As Farquhar travels down the weirdly uninhabited road after his supposed escape, he looks up at the stars, but they don't look right. They appear "unfamiliar and grouped in strange constellations." Farquhar thinks he sees a meaningful pattern in them, but it remains "secret and malign," beyond his ability to interpret. While he believes he has made a heroic escape from being executed and is on his way home, the stars say otherwise. As readers will discover in the story's final sentence, Farquhar is walking through not a real landscape, but a psychological one. It helps him avoid the terrible fact that he can't escape his own death. This is something he likely does not want to recognize, but the truth won't completely disappear from his mind. It is reconfigured in the odd stars and the pattern he believes they form, which he reads as "secret" so he doesn't have to face it and "malign" because it points to his death.

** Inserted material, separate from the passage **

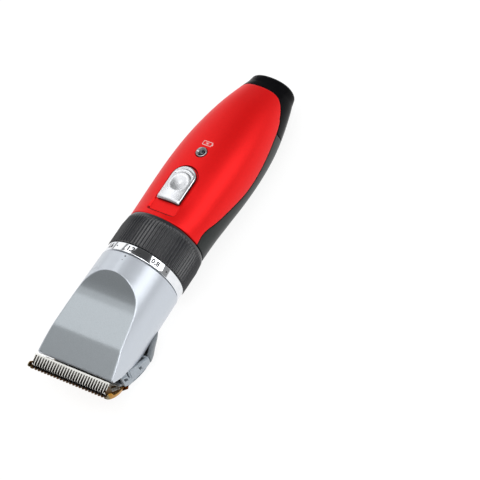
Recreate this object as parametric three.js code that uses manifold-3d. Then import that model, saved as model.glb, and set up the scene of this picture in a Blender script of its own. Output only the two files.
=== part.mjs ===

His neck was in pain and lifting his hand to it found it horribly swollen.
Farquhar doesn't know his neck is swollen from internal sensation alone. He must use his hand to confirm this. In this way he tries to verify reality using sensory perception, but he misinterprets the evidence. He assumes his neck hurts because the broken rope left a bruise behind. However, the reality his neck pain actually confirms is the fact of his death by hanging.
Peyton Farquhar was dead; his body, with a broken neck, swung gently from side to side beneath the timbers of the Owl Creek bridge.
While Bierce foreshadows Farquhar's situation repeatedly throughout the story, at times quite heavily, this is the point where he removes all trappings and misdirection and explicitly states that Farquhar is dead. The details of the description take this debunking further. Farquhar's not in the river. He never made it into the river. All the images of swimming and tearing the noose from his neck are part of his vision as he dies. He swings side to side, echoing the beat of his watch early in the story as he is waiting to hang.